I feel I need to resort to my long history of geekdom to make one last effort to reach my friend's warped view, and for that I will reference Star Trek.
Taking the Star Trek Universe as what it is, a fictional utopia where all the evils of the human race have been ground into dust is all well and good when you are trying to enjoy a movie, but if you look at the social aspects of it, you can only come the conclusion that utopia is impossible to reach.
In the episode Non Sequitor (Star Trek: Voyager) the character Harry Kim is thrown in an alternate timeline (oooo surprise, an alternate timeline in Star Trek) in which he is still on Earth in San Francisco. During his time there, he goes to the local coffee shop and has a conversation with the proprietor, in which it is revealed that the proprietor has run the coffee shop for a number of years. As far as the story is concerned, this is all well and good, but this one conversation points out almost every flaw that the liberal ideal of utopia has.

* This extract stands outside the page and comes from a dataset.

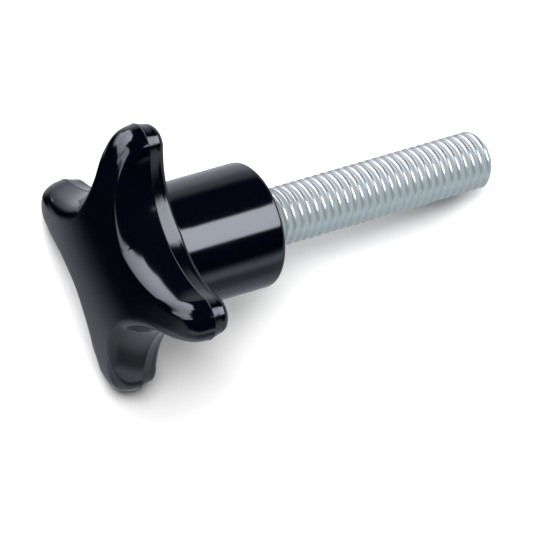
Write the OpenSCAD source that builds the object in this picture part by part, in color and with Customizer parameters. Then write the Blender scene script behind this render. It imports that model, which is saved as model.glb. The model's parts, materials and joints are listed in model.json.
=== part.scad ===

Let us look at the facts of the fictional world the story takes place in:
- No one gets paid
- Everyone has a nice place to live
- All your wants and desires are taken care of by replicators
Now I can buy the fact that people may want to leave their homes and be social at the local coffee shop. I will also buy into the fact that the real coffee at the shop is better than the replicated coffee. What I cannot believe is that anyone would RUN a coffee shop in this world. If given the choice of sitting around and doing whatever you want and working hard to keep a coffee shop running properly, and either choice nets you the same thing (a nice place to live and a replicator to provide everything you want or need) who would work?
That is the problem with this concept of Socialism/Communism. The very basic idea is that no matter what you do, and what you contribute, you only have what everyone else has. What is there in that philosophy that makes us want to strive to do better? When a doctor and a garbage man are given the same paycheck, what could possibly motivate someone to go to college, get their masters, then their MD?
You might argue that the government could regulate what you will do by a series of tests, putting the people that are best suited to whatever job into those jobs, but then you have just destroyed our freedom to choose. It is a very very short jump from utopia to tyranny and oppression.
Remember, when the government has everything, you only get what they are willing to part with, and the more power we give them, the less they are willing to part with.